3. Das Einsetzungsverfahren

I.     4x + 2y = 4

II.     12x + 4y = 12

  • Beim Einsetzungsverfahren muss zunächst eine lineare Gleichung entweder nach „x“ oder „y“ hin aufgelöst werden.

I.     4x + 2y = 4             | – 4x                         

I.              2y = 4 – 4x    | : 2

I.                y = 2 – 2x

Die nach einer Variablen hin aufgelöste Gleichung wird nun in die andere Gleichung eingesetzt. Je nach aufgelöster Variable wird der gesamte Term auf der anderen Seite der Gleichung in die gleiche Variable der anderen Gleichung eingesetzt. Hierdurch eliminiert man eine Variable.

Man sollte möglichst immer die Variable einer Gleichung separieren, mit der dies am einfachsten zu realisieren ist. Dadurch entgeht man der Gefahr einer falschen Gleichungsauflösung.
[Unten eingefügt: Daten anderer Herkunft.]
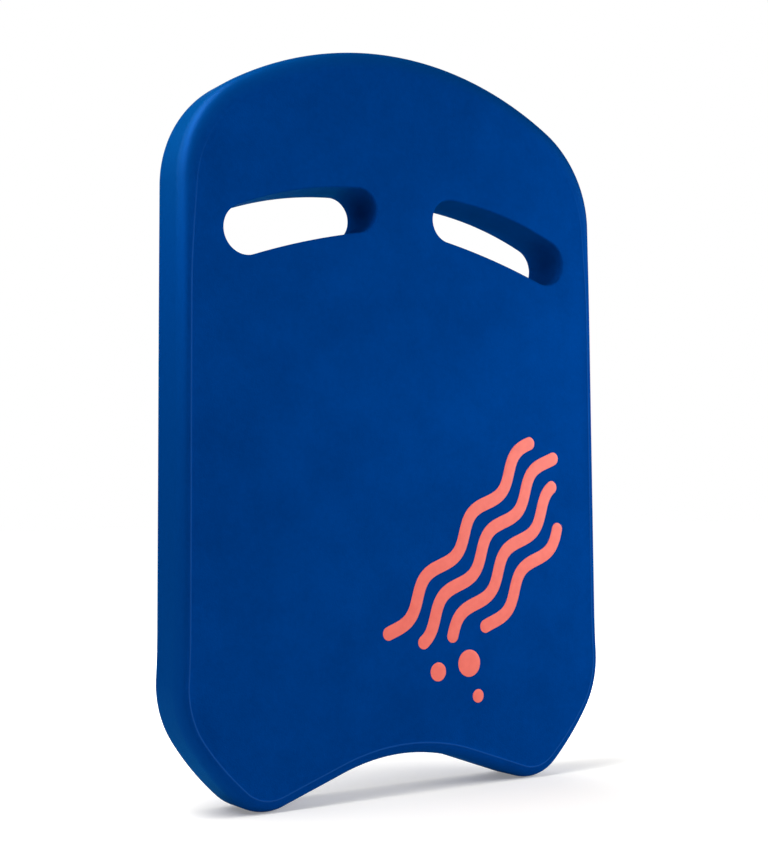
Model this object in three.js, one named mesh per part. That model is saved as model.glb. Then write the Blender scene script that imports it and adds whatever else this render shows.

I. in II.      12x + 4 · (2 – 2x) = 12

Wenn der aufgelöste Term der aufgelösten Gleichung aus zwei Einzeltermen besteht, muss um diese beim Einsetzen in die Variable der zweiten Gleichung eine Klammer gesetzt werden.

I. in II.      12x + 8 – 8x  = 12

I. in II.               4x + 8   = 12         | – 8

I. in II.                       4x = 4            | : 4

I. in II.                         x = 1

  • Um den „y“-Wert des linearen Gleichungssystems zu bestimmen, setzt man nun den ermittelnden „x“-Wert in eine der beiden Anfangsgleichungen des LGS.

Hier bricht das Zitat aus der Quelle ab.